For me, that’s where pride comes back into the mix. Vicariously, I’m so proud of those young people showing us how it really is. And I want to feel proud again of my country as a genuine leader in addressing the Climate Emergency, rather than a deeply cynical leader in STIDA – Setting Targets Instead of Doing Anything! Beyond that, I want to feel proud again of my country in general – it hurts, on a daily basis, to wake up feeling ashamed of pretty much everything this ghastly Government stands for.

And there’s something else for me personally. I still want to feel proud – for what would be the first time ever in my life – of my own generation. I don’t feel pride on that score today. Indeed, I really can’t understand how our bystander generation, this disproportionately blessed but uncountenanceably complacent and uncaring generation, can really live with itself.

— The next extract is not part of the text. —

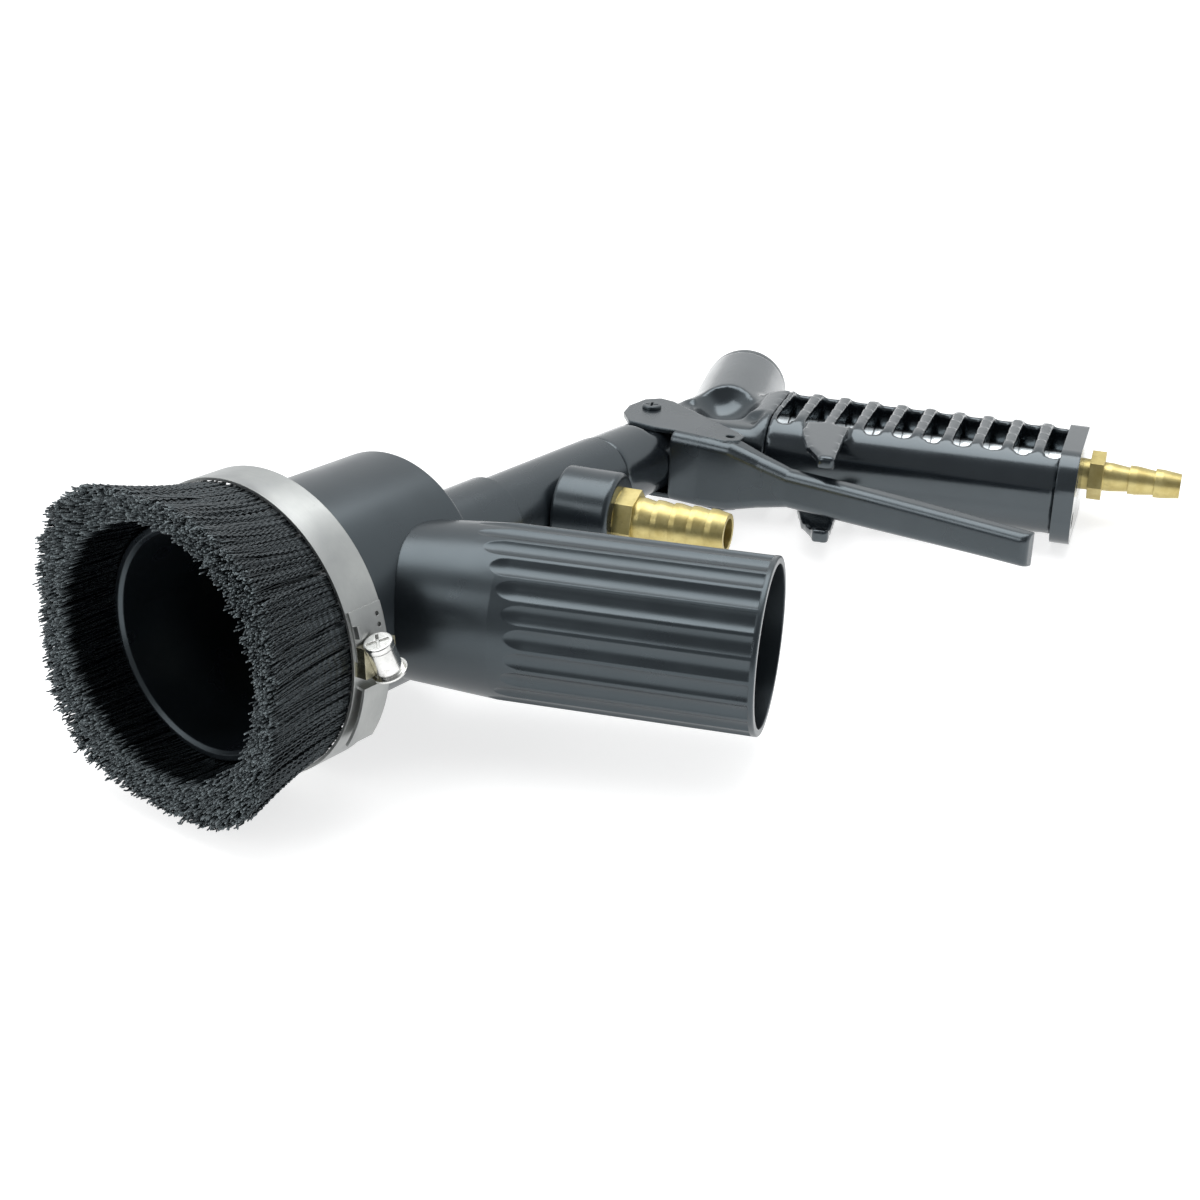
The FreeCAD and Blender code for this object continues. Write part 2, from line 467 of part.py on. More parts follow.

So, if I’ve anything else to add to what I’ve been able to do over these 50 years – it’s in that space of intergenerational justice that I still hope to be able to make a bit of a difference. That’s it really. My ‘theory of change’ – let’s not forget this is a Forum for the Future event, and no Forum event is complete without a little bit of ‘theory of change’ bullshit – is all about the potential for contagion:

  • Contagion in spreading hope through action;
  • Contagion in amplifying the stories of young people’s inspiring courage, against all the odds;
  • Contagion in the power of grief, to help people see the world in a very different way;
  • Contagion in laughter, joy and celebration – though I fear I haven’t made a very good job of that tonight!

So that’s where I’ll be, all being well, making myself as contagious as possible! And I seriously hope not just to stay in touch with you all in that space, but to be stepping out together to face some much bigger challenges than any of us have had to face before.